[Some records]

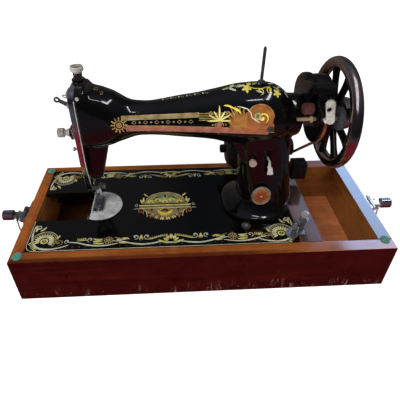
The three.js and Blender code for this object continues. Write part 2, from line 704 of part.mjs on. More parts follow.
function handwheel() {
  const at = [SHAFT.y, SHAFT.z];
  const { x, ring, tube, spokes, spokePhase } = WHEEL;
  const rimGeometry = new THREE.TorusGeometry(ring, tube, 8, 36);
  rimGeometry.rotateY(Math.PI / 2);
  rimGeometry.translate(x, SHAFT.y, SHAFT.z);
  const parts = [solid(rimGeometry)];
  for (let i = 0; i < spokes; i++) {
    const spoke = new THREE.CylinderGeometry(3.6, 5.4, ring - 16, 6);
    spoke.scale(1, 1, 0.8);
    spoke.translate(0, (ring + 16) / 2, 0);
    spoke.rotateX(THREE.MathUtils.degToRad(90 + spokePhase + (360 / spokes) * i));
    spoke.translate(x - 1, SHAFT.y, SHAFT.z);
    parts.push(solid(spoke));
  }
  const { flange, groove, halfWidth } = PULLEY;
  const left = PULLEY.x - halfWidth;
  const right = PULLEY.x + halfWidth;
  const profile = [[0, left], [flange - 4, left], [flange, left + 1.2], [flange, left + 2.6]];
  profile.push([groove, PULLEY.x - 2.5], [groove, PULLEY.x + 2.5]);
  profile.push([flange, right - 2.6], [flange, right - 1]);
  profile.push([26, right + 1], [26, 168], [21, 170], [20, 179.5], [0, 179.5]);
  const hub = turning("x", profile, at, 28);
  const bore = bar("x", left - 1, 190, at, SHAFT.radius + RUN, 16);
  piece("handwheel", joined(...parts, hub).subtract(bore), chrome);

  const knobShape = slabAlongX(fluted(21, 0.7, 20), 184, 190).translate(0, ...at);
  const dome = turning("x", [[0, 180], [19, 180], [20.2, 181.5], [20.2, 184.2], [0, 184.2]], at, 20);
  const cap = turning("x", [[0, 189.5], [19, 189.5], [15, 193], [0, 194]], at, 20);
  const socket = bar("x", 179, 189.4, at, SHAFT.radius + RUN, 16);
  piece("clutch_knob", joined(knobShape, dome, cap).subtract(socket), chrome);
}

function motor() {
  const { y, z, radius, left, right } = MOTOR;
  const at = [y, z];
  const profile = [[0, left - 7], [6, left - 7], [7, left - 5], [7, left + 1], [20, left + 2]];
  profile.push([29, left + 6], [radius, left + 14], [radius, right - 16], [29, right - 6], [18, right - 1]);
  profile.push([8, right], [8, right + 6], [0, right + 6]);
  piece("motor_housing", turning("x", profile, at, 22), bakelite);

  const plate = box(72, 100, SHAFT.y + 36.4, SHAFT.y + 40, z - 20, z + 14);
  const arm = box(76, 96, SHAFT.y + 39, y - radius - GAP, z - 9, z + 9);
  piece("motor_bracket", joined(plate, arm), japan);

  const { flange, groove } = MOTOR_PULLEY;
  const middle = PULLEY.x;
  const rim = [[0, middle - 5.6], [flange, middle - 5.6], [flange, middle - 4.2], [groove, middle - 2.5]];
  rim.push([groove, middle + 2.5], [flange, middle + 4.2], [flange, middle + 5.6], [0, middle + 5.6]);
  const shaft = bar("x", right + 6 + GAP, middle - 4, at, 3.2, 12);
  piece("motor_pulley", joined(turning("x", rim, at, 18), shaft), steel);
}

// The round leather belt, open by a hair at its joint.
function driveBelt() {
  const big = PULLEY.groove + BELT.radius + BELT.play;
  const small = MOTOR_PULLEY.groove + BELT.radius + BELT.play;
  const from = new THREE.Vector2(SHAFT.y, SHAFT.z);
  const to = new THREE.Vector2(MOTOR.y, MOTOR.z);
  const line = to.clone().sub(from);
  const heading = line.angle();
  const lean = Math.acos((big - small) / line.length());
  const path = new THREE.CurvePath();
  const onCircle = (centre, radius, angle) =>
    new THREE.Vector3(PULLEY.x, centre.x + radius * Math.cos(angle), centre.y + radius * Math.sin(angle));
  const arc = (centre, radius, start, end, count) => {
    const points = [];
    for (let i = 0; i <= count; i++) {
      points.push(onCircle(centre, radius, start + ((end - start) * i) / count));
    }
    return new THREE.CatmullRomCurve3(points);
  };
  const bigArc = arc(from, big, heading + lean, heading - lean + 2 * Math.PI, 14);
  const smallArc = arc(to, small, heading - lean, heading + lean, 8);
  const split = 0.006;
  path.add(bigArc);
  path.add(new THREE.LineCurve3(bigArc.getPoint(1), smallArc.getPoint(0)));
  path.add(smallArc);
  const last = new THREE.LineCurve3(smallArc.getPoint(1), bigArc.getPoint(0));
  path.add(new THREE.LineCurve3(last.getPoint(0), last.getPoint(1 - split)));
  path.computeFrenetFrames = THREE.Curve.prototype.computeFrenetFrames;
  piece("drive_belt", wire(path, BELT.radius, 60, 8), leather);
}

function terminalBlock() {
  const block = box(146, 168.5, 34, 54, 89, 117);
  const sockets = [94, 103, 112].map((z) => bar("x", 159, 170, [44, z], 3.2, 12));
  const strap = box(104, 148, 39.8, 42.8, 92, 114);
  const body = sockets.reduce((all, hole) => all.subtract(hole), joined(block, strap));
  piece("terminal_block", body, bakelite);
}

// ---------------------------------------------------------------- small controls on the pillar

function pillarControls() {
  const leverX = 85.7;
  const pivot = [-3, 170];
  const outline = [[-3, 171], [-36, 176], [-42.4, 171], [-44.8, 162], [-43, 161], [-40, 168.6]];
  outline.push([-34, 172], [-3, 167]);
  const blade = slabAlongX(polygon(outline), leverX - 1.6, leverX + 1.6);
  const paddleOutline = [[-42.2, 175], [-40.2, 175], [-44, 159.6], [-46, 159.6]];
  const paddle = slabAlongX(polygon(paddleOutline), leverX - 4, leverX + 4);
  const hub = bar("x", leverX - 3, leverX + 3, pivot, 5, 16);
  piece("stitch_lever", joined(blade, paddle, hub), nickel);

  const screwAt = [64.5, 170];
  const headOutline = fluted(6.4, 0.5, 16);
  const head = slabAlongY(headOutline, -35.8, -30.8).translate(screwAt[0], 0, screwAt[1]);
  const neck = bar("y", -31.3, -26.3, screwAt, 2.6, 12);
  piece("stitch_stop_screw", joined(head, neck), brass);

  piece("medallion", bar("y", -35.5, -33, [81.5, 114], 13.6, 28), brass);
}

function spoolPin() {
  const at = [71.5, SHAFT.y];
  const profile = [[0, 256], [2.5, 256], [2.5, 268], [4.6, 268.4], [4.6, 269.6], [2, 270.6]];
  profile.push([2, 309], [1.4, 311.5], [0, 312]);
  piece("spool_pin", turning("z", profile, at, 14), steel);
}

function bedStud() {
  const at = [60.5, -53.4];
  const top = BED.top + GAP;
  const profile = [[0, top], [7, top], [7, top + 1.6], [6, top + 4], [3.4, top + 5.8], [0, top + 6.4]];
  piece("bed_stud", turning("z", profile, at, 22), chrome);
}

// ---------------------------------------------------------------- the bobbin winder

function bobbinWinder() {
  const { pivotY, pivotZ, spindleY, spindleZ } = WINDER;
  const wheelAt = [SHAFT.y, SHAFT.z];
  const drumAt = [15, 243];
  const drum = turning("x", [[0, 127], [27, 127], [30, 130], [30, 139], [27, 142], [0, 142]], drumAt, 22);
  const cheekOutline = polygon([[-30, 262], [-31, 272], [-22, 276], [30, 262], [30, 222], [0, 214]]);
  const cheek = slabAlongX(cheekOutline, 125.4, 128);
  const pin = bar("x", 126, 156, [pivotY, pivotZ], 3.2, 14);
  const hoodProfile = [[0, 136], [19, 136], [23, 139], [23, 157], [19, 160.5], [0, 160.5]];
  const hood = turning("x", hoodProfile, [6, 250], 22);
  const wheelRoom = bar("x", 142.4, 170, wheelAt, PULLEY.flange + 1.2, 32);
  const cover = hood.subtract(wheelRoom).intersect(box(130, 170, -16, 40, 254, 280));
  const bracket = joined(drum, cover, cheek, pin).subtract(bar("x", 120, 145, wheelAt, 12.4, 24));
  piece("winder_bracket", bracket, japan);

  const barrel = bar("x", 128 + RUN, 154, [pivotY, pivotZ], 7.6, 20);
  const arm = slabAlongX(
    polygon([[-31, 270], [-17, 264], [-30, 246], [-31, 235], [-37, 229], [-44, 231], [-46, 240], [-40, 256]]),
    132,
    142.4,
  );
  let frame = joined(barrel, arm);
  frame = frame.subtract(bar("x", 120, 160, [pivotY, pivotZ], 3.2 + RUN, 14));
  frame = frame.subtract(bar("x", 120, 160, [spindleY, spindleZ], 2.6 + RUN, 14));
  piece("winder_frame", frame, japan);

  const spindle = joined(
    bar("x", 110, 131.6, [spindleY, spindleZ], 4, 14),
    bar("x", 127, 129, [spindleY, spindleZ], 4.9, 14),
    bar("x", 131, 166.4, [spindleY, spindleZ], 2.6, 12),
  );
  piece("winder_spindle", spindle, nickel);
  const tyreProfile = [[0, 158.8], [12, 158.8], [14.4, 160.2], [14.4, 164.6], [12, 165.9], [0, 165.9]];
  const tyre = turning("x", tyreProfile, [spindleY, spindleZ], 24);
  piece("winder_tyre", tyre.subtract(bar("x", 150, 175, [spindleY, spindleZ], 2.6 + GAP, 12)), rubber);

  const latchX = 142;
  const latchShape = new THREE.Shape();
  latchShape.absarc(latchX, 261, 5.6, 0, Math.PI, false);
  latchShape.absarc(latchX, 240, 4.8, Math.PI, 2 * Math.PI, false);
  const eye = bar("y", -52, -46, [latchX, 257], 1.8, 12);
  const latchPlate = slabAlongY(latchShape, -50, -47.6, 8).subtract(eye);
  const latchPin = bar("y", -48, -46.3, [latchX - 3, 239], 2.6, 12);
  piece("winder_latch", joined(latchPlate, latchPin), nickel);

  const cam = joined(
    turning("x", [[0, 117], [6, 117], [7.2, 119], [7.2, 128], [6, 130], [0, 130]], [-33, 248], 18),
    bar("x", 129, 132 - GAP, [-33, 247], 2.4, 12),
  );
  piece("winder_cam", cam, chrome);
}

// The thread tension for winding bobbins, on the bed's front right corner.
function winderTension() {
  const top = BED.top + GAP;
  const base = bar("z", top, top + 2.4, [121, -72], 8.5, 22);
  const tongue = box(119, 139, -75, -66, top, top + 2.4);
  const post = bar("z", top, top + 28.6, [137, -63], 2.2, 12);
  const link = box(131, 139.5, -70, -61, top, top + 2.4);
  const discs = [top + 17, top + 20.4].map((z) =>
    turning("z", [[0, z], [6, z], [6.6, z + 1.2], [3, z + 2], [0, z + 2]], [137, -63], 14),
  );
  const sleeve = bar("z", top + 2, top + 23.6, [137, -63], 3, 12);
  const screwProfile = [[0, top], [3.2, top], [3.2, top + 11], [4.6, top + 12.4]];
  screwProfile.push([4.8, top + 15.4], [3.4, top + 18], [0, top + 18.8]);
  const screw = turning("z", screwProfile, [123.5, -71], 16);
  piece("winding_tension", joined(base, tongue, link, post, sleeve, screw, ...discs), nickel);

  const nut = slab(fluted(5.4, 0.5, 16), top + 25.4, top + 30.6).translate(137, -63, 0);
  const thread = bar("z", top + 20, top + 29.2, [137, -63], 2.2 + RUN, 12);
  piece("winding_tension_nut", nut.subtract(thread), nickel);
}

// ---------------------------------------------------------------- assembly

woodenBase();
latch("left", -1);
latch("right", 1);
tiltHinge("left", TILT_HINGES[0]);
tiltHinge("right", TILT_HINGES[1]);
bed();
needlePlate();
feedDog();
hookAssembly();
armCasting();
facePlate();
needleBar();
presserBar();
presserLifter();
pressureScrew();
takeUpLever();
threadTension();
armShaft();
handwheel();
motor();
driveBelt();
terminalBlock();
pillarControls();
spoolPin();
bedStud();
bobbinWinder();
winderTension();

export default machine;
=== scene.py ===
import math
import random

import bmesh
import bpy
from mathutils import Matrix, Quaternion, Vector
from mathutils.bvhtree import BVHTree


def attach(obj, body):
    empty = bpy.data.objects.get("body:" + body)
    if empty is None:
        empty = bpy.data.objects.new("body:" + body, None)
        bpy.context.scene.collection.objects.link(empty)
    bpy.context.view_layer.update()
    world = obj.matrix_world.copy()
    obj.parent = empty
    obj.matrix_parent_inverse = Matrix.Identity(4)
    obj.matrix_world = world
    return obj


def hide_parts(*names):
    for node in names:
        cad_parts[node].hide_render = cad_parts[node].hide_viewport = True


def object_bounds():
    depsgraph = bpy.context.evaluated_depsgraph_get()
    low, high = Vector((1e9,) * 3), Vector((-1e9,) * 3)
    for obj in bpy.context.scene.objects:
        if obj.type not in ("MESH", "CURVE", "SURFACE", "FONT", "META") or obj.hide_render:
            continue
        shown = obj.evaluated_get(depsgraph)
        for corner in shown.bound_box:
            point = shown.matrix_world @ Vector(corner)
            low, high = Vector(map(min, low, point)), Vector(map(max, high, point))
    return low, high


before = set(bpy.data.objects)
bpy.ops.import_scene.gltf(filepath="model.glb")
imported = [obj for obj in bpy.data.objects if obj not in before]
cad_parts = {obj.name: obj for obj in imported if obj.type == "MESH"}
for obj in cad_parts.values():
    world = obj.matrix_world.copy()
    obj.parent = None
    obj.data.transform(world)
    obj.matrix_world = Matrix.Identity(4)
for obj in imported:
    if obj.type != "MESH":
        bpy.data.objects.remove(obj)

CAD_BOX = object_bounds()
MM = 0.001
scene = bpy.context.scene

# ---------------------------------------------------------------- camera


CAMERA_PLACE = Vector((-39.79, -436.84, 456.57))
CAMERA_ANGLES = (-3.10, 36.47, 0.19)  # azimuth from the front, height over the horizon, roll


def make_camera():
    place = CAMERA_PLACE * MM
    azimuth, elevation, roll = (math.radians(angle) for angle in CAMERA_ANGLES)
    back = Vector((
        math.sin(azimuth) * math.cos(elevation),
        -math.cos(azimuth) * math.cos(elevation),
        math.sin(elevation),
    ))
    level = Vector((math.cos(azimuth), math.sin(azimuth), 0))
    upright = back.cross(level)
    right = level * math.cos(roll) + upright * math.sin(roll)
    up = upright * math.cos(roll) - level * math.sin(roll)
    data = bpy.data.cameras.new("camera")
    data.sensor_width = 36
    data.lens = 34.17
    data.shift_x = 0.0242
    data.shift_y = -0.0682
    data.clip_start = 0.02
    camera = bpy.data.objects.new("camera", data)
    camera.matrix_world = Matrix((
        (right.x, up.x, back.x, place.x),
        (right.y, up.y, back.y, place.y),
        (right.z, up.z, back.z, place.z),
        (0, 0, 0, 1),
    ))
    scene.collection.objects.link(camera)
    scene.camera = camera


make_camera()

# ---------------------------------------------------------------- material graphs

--

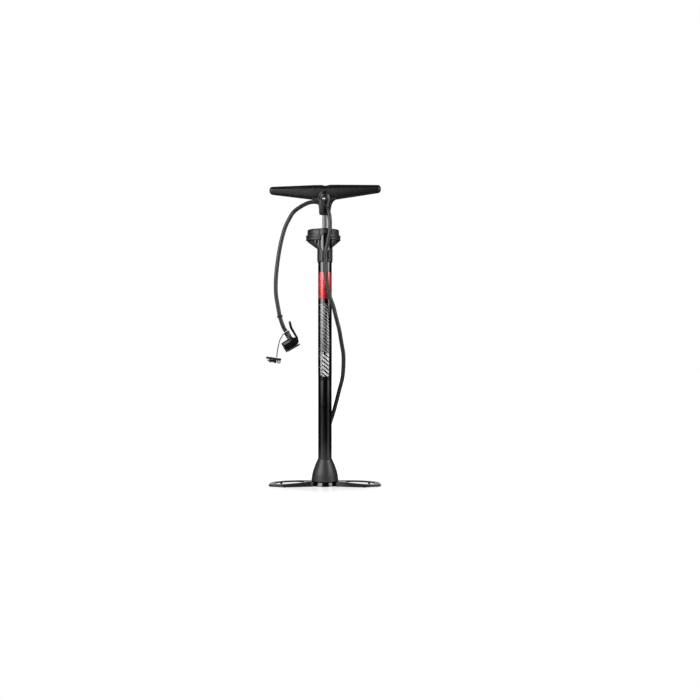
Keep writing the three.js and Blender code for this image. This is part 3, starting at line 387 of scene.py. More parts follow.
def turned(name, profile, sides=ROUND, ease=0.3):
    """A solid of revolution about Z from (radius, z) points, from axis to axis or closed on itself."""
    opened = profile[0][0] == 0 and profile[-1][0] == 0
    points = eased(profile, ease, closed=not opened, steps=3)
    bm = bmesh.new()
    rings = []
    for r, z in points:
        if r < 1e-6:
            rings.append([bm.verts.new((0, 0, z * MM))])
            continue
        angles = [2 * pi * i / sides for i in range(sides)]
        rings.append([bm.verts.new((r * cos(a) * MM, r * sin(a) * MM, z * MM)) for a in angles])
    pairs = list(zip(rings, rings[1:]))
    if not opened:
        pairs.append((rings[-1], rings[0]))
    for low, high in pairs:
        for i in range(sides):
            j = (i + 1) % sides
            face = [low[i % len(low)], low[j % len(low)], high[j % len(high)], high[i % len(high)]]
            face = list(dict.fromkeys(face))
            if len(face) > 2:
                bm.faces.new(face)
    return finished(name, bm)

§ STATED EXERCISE
Starting with the line with "const nut = slab(fluted(5.4, 0.5, 16), top" and ending with the line with "shown = obj.evaluated_get(depsgraph)", extract every line exactly and nothing outside that span.

§ THE OUTPUT
  const nut = slab(fluted(5.4, 0.5, 16), top + 25.4, top + 30.6).translate(137, -63, 0);
  const thread = bar("z", top + 20, top + 29.2, [137, -63], 2.2 + RUN, 12);
  piece("winding_tension_nut", nut.subtract(thread), nickel);
}

// ---------------------------------------------------------------- assembly

woodenBase();
latch("left", -1);
latch("right", 1);
tiltHinge("left", TILT_HINGES[0]);
tiltHinge("right", TILT_HINGES[1]);
bed();
needlePlate();
feedDog();
hookAssembly();
armCasting();
facePlate();
needleBar();
presserBar();
presserLifter();
pressureScrew();
takeUpLever();
threadTension();
armShaft();
handwheel();
motor();
driveBelt();
terminalBlock();
pillarControls();
spoolPin();
bedStud();
bobbinWinder();
winderTension();

export default machine;
=== scene.py ===
import math
import random

import bmesh
import bpy
from mathutils import Matrix, Quaternion, Vector
from mathutils.bvhtree import BVHTree


def attach(obj, body):
    empty = bpy.data.objects.get("body:" + body)
    if empty is None:
        empty = bpy.data.objects.new("body:" + body, None)
        bpy.context.scene.collection.objects.link(empty)
    bpy.context.view_layer.update()
    world = obj.matrix_world.copy()
    obj.parent = empty
    obj.matrix_parent_inverse = Matrix.Identity(4)
    obj.matrix_world = world
    return obj


def hide_parts(*names):
    for node in names:
        cad_parts[node].hide_render = cad_parts[node].hide_viewport = True


def object_bounds():
    depsgraph = bpy.context.evaluated_depsgraph_get()
    low, high = Vector((1e9,) * 3), Vector((-1e9,) * 3)
    for obj in bpy.context.scene.objects:
        if obj.type not in ("MESH", "CURVE", "SURFACE", "FONT", "META") or obj.hide_render:
            continue
        shown = obj.evaluated_get(depsgraph)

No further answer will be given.